[CAD and scene scripts]
— Begin —

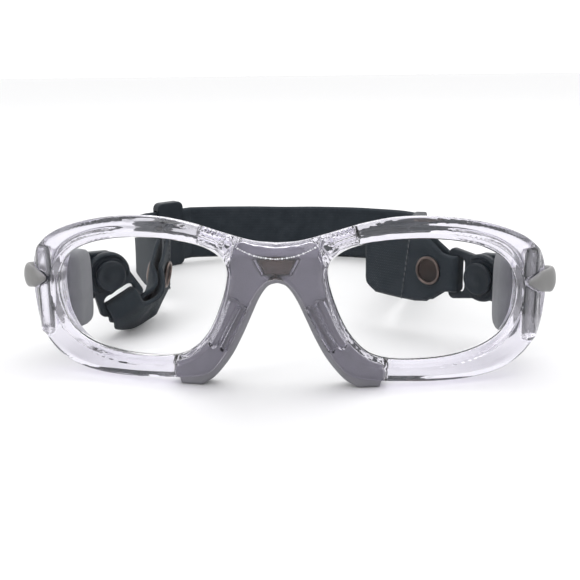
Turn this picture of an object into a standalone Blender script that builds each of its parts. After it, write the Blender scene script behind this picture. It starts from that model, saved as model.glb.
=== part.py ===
"""Sports protective goggles: clear wrap-round frame, two lenses, rubber nose saddle, side pads,
swivelling strap links, webbing tabs with press studs and an elastic head strap with two sliders.

Frame of the model: X to the wearer's left, Y from the front of the goggles to the back of the head
strap, Z up. The goggles stand on the feet of the nose saddle at Z = 0, and the origin is under the
middle of the bounding box. Sizes below are in millimetres unless a name says otherwise.
"""

import math

import bmesh
import bpy
from mathutils import Matrix, Vector, geometry

MM = 0.001

# ---- driving dimensions -------------------------------------------------------------------------
OVERALL_DEPTH = 174.4      # front of the bridge to the back of the head strap
WRAP_RADIUS = 150.0        # radius of the front, seen from above
RIM_DEPTH = 7.0            # front to back of the rim round a lens
BRIDGE_WALL = 2.7          # clear wall in front of the nose saddle
GAP = 0.32                 # between pieces that touch

LENS_THICKNESS = 2.0
LENS_SETBACK = 3.0         # front of the rim to the front of the lens
LENS_LIP = 1.5             # how far the lens reaches into its groove

SADDLE_DEPTH = 6.0

ARM_THICKNESS = 3.0
PAD_THICKNESS = 3.4
CAP_THICKNESS = 2.2

PIVOT = Vector((57.0, 45.0, 21.0))   # middle of the wearer's left link pivot
LINK_YAW = math.radians(40)          # the link points this much backwards of straight inwards
LEFT_LINK_DROP = 0.0                 # turn of the link about its rivet from level
RIGHT_LINK_DROP = math.radians(66)
LINK_THICKNESS = 2.2
LINK_END_RADIUS = 7.2
LINK_LENGTH = 11.6                   # pivot to the far edge of the bar
LINK_HALF_WIDTH = 7.9
SLOT_HALF_LENGTH = 6.65
SLOT_NEAR = 5.9                      # near and far edge of the slot, from the pivot
SLOT_FAR = 9.4
RIVET_RADIUS = 1.6
RIVET_HEAD_RADIUS = 3.0
RIVET_CAP_RADIUS = 5.3
RIVET_CAP_HEIGHT = 1.5

WEBBING_WIDTH = 22.0
WEBBING_AT_BAR = 11.4
WEBBING_THICKNESS = 1.3
SNAP_ALONG = 19.3                    # pivot to press stud, along the tab
SNAP_RADIUS = 4.5
SNAP_HOLE_RADIUS = 1.7               # through both leaves of the tab
SNAP_POST_RADIUS = 1.2
LEG_OFFSET = 1.5                     # middle of each folded leg from the middle of the tab
STITCH_ALONG = 31.0                  # pivot to the seam between tab and head strap
TAB_END_ALONG = 44.0
INNER_LEG_WIDTHS = [17, 21.5, 22, 21, 17.8]   # left tab, from its free end to the bar
OUTER_LEG_WIDTHS = [17.8, 21, 22]             # and from the bar to the seam
LUG_ALONG = (-7.4, -3.0, 1.5, 5.2)            # from the pivot, along a level link
LUG_HEIGHTS = [14.4, 14.0, 13.2, 8.0]
SLIDER_HEIGHT = 27.0                 # it stands on the floor and lifts the strap by its lower wall
SLIDER_LENGTH = 12.5
SLIDER_WALL = 1.3
SLIDER_WINDOW = 0.25                 # each window's length, as a share of the slider's
SLIDER_WINDOW_SHIFT = 0.23           # and its place from the middle, as the same share

# ---- outlines of the wearer's left half, (x, z), mirrored for the other half ---------------------
APERTURE = [(13.1, 30.5), (14.2, 35.1), (19.5, 38.4), (29, 39.9), (41, 39.8), (52, 37.6),
            (59.2, 33.5), (62.8, 27.3), (62.5, 19.2), (58, 12.1), (48, 8.1), (34, 7.3),
            (24.5, 9.2), (19, 14.4), (15.2, 22.2)]
SILHOUETTE = [(0, 40), (6, 40.5), (13.5, 42.4), (22, 44.8), (31, 46.2), (41, 46.0), (52, 44.2),
              (61, 41.2), (67, 37.6), (70.3, 33), (71.2, 27), (71.2, 20.5), (69.8, 13), (66.5, 7.5),
              (61, 3.6), (53, 1.6), (43, 1.2), (33, 1.7), (24.5, 2.4), (18.8, 3.8), (14.6, 8.4),
              (11.2, 14.2), (8.3, 20.4), (5.6, 26), (2.6, 29.4), (0, 30.3)]
SADDLE_ARCH = [(0, 28.8), (2.4, 27.9), (4.9, 24.4), (7.3, 19.2), (10, 13.2), (13, 7.8), (17.4, 2.4),
               (21, 0)]
SADDLE_BACK = [(26.6, 0), (27.6, 5.6), (22.4, 7.8), (17.1, 12.6), (13.6, 19.5), (11.6, 26),
               (10.6, 31.2), (10.7, 35.0), (9.2, 38.2), (4.8, 38.9), (0, 38.6)]
NOSE_SLOTS = [((11.2, 23.6), (17.0, 12.4), 1.1), ((8.9, 22.4), (14.5, 11.2), 0.75)]
BROW_POCKET = ((11.8, 40.6), (18.6, 42.6), 0.9)

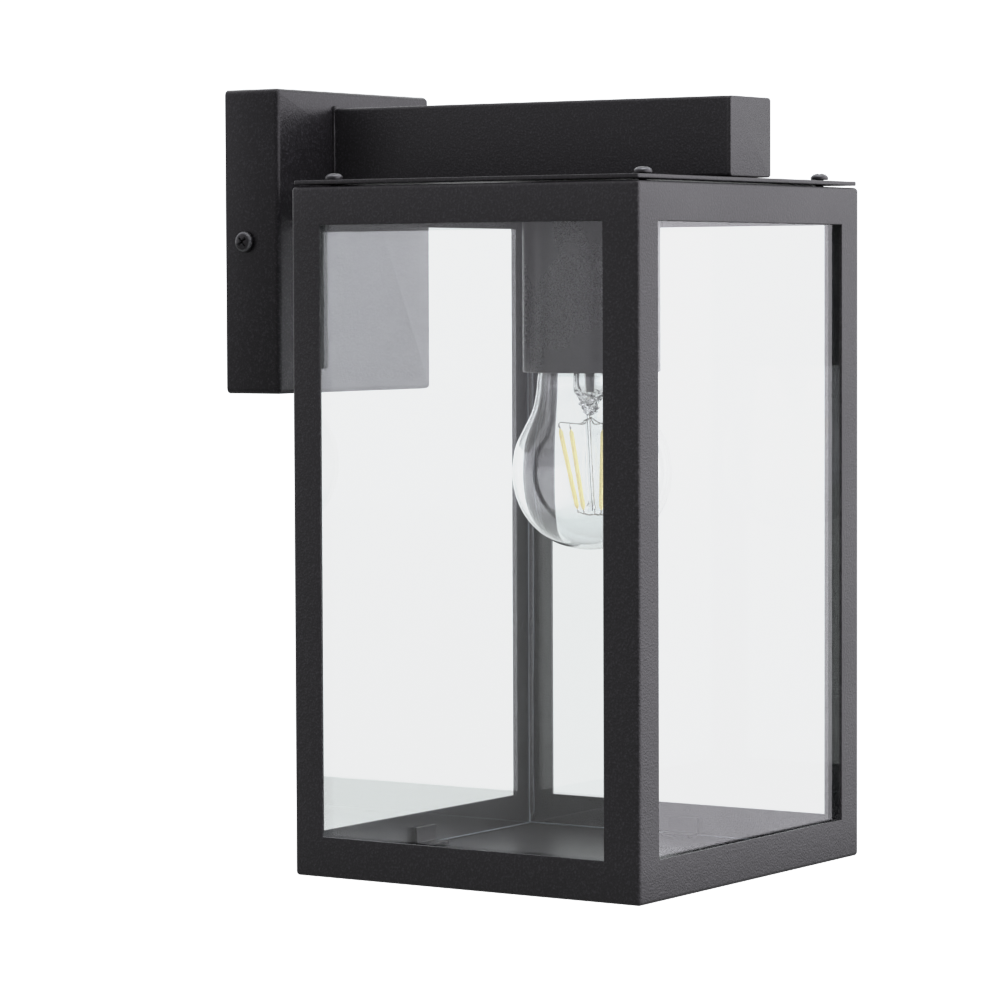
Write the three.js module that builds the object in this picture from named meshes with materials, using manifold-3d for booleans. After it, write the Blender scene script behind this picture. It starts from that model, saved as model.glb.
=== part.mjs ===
// Outdoor wall lantern: a glazed box cage hung from a square arm on a folded wall plate.
// Units are millimetres, +Z is up. The origin is the centre of the wall plate's back, on the
// wall plane. The wall is on the +Y side, so the lantern stands out towards -Y.

import * as THREE from 'three';
import { mergeVertices } from 'three/addons/utils/BufferGeometryUtils.js';
import Module from 'manifold-3d';

const wasm = await Module();
wasm.setup();

// ---------- Driving dimensions ----------

const GAP = 0.3; // clearance kept between pieces that touch
const SHEET = 1.2; // steel sheet and angle thickness

// Wall plate, a folded box open to the wall
const PLATE_WIDTH = 100;
const PLATE_HEIGHT = 115;
const PLATE_DEPTH = 25;
const PLATE_FRONT = -PLATE_DEPTH;
const SIDE_SCREW_FROM_WALL = 9.4;
const PLATE_SCREW_HEAD = 4;
const PLATE_SCREW_HEIGHT = 2.6;
const PLATE_SCREW_SHANK = 1.6;
const EARTH_SCREW_HEAD = 3.6;
const EARTH_SCREW_HEIGHT = 2.2;
const EARTH_SCREW_SHANK = 1.8;
const EARTH_SCREW_REACH = 1.5;
const EARTH_SCREW_X = 13;
const SIDE_SCREW_HOLE = 2.3;
const WIRE_HOLE = 8;
const BRACKET_HEIGHT = 22;
const BRACKET_SHEET = 1.5;
const BRACKET_FLANGE = 15;
const BRACKET_TAPPED_HOLE = 1.9;
const EARTH_HOLE = 2.1;
const WASHER_SPACE = 1.6; // room under the earth screw's head for the wire's eye
const BLOCK_WAY = 8;
const BLOCK_Z = -34;
const BLOCK_FRONT = PLATE_FRONT + SHEET + GAP;

// Cage, a welded frame of bent angle
const CAGE_WIDTH = 158;
const CAGE_DEPTH = 150;
const CAGE_HEIGHT = 254;
const CAGE_BEHIND = 27.5; // space between the wall plate's front and the cage's back
const CAGE_TOP = 19.5;
const CAGE_BOTTOM = CAGE_TOP - CAGE_HEIGHT;
const CAGE_REAR = PLATE_FRONT - CAGE_BEHIND;
const CAGE_FRONT = CAGE_REAR - CAGE_DEPTH;
const CAGE_SIDE = CAGE_WIDTH / 2;
const POST_FACE = 13; // leg of each post on the front and rear faces
const POST_SIDE_FRONT = 15; // leg of the front posts on the side faces
const POST_SIDE_REAR = 12.5; // leg of the rear posts on the side faces
const TOP_RAIL = 14;
const TOP_FLANGE = 12;
const BOTTOM_RAIL = 15;
const BOTTOM_FLANGE = 12;

// Top sheet and its screws
const TOP_SHEET = 1.5;
const TOP_SHEET_GAP = 0.8; // shadow line between the cage and the sheet
const TOP_SHEET_INSET = 0.5;
const TOP_SHEET_UNDER = CAGE_TOP + TOP_SHEET_GAP;
const TOP_SHEET_UPPER = TOP_SHEET_UNDER + TOP_SHEET;
const TOP_SCREW_HEAD = 3.3;
const TOP_SCREW_HEIGHT = 2.6;
const SCREW_SHANK = 1.6;
const SCREW_HOLE = 1.9;
const SCREW_REACH = 6; // length of each screw's shank
const TOP_SCREW_SIDE_INSET = 16;
const TOP_SCREW_END_INSET = 8;

// Arm, a square tube
const ARM_SIZE = 29;
const ARM_WALL = 1.5;
const ARM_END_INSET = 1;
const ARM_UNDER = TOP_SHEET_UPPER + GAP;
const ARM_TOP = ARM_UNDER + ARM_SIZE;
const ARM_REAR = PLATE_FRONT - GAP;
const ARM_FRONT = CAGE_FRONT + ARM_END_INSET;
const WIRE_LEVEL = ARM_UNDER + ARM_SIZE / 2;

// Glazing
const GLASS = 2;
const PANE_GAP = 1; // space between each pane and the steel in front of it
const PANE_UPPER = CAGE_TOP - SHEET - GAP;
const FLOOR_UPPER = CAGE_BOTTOM + SHEET + GAP + SHEET;
const PANE_LOWER = FLOOR_UPPER + GAP;
const CLIP_WIDTH = 13;
const CLIP_HEIGHT = 7.2;
const CLIP_FOOT = 7;
const CLIP_OFFSET = -1;

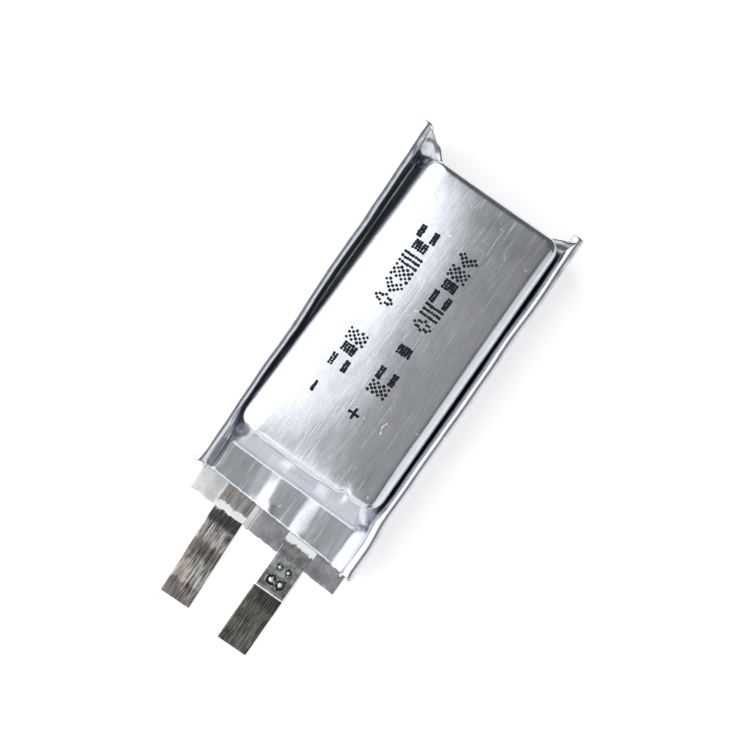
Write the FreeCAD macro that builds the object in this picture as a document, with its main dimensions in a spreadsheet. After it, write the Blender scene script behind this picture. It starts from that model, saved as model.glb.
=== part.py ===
"""Pouch battery cell, as a parametric document.

The cell lies on its flat back, with +Z out of its cup, +Y towards the folded end and the
two tabs leaving towards -Y.  The origin is the middle of the flat back.
"""
import FreeCAD, Part
import Sketcher
import math
import os
from FreeCAD import Placement, Rotation, Vector

DOC = FreeCAD.newDocument("PouchCell")
SHEET = DOC.addObject("Spreadsheet::Sheet", "Sizes")

# Driving dimensions: alias, value (mm, degrees or a count), what it is.
DRIVING = [
    ("film", 0.113, "thickness of the aluminium laminate film"),
    ("seal", 0.20, "thickness of two films sealed together"),
    ("cell_length", 25.0, "fold to the cut edge of the top seal"),
    ("cup_width", 11.1, "width of the cup at its foot"),
    ("cup_height", 6.40, "flat back to the face of the cup"),
    ("side_draft", 0.40, "how far each side wall leans in"),
    ("fold_draft", 0.40, "how far the wall at the fold leans in"),
    ("slope_run", 1.55, "run of the sloped wall at the tabs"),
    ("terrace", 2.60, "width of the top seal"),
    ("wall_corner", 0.90, "radius of the upright corners of the cup"),
    ("face_corner", 0.65, "radius round the face of the cup"),
    ("wing_height", 5.20, "top of the folded side seals above the back"),
    ("wing_lean", 5.5, "lean of the side seals away from the cup, degrees"),
    ("wing_bend", 0.30, "radius at the middle of the film where a side seal turns up"),
    ("wing_root", 0.06, "flat strip between the cup and the turned up seal"),
    ("hem_bend", 0.25, "radius at the middle of the film in the double fold"),
    ("hem_return", 1.30, "length of the strip folded back inside"),
    ("wing_overrun", 1.20, "how far the side seals run on past the fold"),
    ("gusset_height", 4.30, "height of the webs at the folded end"),
    ("gusset_reach", 1.10, "how far the webs stand out from the folded end"),
    ("tab_pitch", 5.06, "distance between the middles of the tabs"),
    ("tab_width", 2.20, "width of both tabs"),
    ("tab_sheet", 0.10, "thickness of the tabs"),
    ("negative_out", 8.00, "nickel tab beyond the top seal"),
    ("positive_out", 4.20, "aluminium tab beyond the top seal"),
    ("extension_out", 8.40, "nickel extension beyond the top seal"),
    ("extension_start", 2.00, "start of the extension beyond the top seal"),
    ("tab_tail", 1.45, "tabs inside the cell, measured from the top seal"),
    ("resin", 0.065, "thickness of one tab sealing film"),
    ("resin_out", 1.60, "sealing films beyond the top seal"),
    ("resin_in", 0.30, "sealing films beyond the inner edge of the top seal"),
    ("negative_resin", 6.30, "width of the sealing films of the nickel tab"),
    ("positive_resin", 7.00, "width of the sealing films of the aluminium tab"),
    ("resin_flat", 5.30, "half width of the flat part of the top seal"),
    ("small_weld", 0.27, "radius of the two upper spot welds"),
    ("large_weld", 0.40, "radius of the two lower spot welds"),
    ("weld_pitch_across", 0.74, "spot welds across the tab"),
    ("weld_pitch_along", 1.00, "spot welds along the tab"),
    ("weld_start", 2.37, "first spot welds beyond the top seal"),
    ("weld_crown", 0.03, "height of a weld above the tab"),
    ("cathodes", 11, "number of positive plates"),
    ("copper", 0.010, "thickness of the copper foil"),
    ("aluminium", 0.015, "thickness of the aluminium foil"),
    ("separator", 0.016, "thickness of the separator"),
    ("coat_ratio", 1.10, "negative coating over positive coating"),
    ("stack_foot", 0.25, "underside of the plate stack above the back"),
    ("stack_height", 5.45, "height of the plate stack"),
    ("plate_half", 4.40, "half width of the negative plates"),
    ("plate_start", 2.00, "plates beyond the foot of the sloped wall"),
    ("plate_end", 1.20, "plates short of the folded end"),
    ("plate_inset", 0.30, "positive plate inside the negative plate all round"),
    ("ear_width", 2.00, "width of the foil ears that reach the tabs"),
    ("ear_drop", 0.85, "distance in which the ears drop to the tabs"),
    ("ear_root", 0.50, "length of an ear that lies in its own foil"),
    ("ear_weld", 0.60, "length of the ears that lies on a tab"),
    ("tape", 0.03, "thickness of the adhesive tapes"),
    ("tape_width", 6.00, "width of the tape round the stack"),
    ("tape_half", 4.60, "half width inside the tape round the stack"),
    ("weld_tape_half", 1.40, "half width of the tape over an inner weld"),
]
ALIASES = {alias for alias, _, _ in DRIVING}


def fill_sheet():
    """One row for each driving dimension: name, value, meaning."""
    for row, (alias, value, meaning) in enumerate(DRIVING, start=1):
        SHEET.set(f"A{row}", alias)
        SHEET.set(f"B{row}", str(value))
        SHEET.set(f"C{row}", meaning)
        SHEET.setAlias(f"B{row}", alias)
    DOC.recompute()


def size(alias):
    """The value of one driving dimension."""
    return float(SHEET.get(alias))


def expression(formula):
    """A formula in the sheet's aliases, as an expression that the document reads."""
    words = formula.replace("(", " ( ").replace(")", " ) ").split()
    return " ".join(f"Sizes.{word}" if word in ALIASES else word for word in words)


def value_of(formula):
    """What a formula comes to now."""
    return float(SHEET.evalExpression(expression(formula)))


def bind(thing, **formulas):
    """Binds properties of an object to formulas; two underscores stand for a dot."""
    for name, formula in formulas.items():
        thing.setExpression(name.replace("__", "."), expression(formula))


# Places that several pieces share, as formulas.
SEAL_EDGE = "( - cell_length / 2 )"
CUP_FOOT = "( - cell_length / 2 + terrace )"
LAYER_1 = "film"
LAYER_2 = "( film + resin )"
LAYER_3 = "( film + resin + tab_sheet )"
SANDWICH = "( 2 * resin + tab_sheet )"
NEGATIVE_X = "( - tab_pitch / 2 )"
POSITIVE_X = "( tab_pitch / 2 )"


def box(name, x0, x1, y0, y1, z0, z1):
    """A box between six formulas."""
    solid = DOC.addObject("Part::Box", name)
    bind(solid, Length=f"{x1} - ( {x0} )", Width=f"{y1} - ( {y0} )", Height=f"{z1} - ( {z0} )",
         Placement__Base__x=x0, Placement__Base__y=y0, Placement__Base__z=z0)
    return solid


def cut(name, base, tool):
    """base without tool."""
    solid = DOC.addObject("Part::Cut", name)
    solid.Base = base
    solid.Tool = tool
    return solid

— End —

Retype, in the same exact form, the lines of the material above from the line holding "Write the FreeCAD" through the line holding "from FreeCAD import".

THE OUTPUT:
Write the FreeCAD macro that builds the object in this picture as a document, with its main dimensions in a spreadsheet. After it, write the Blender scene script behind this picture. It starts from that model, saved as model.glb.
=== part.py ===
"""Pouch battery cell, as a parametric document.

The cell lies on its flat back, with +Z out of its cup, +Y towards the folded end and the
two tabs leaving towards -Y.  The origin is the middle of the flat back.
"""
import FreeCAD, Part
import Sketcher
import math
import os
from FreeCAD import Placement, Rotation, Vector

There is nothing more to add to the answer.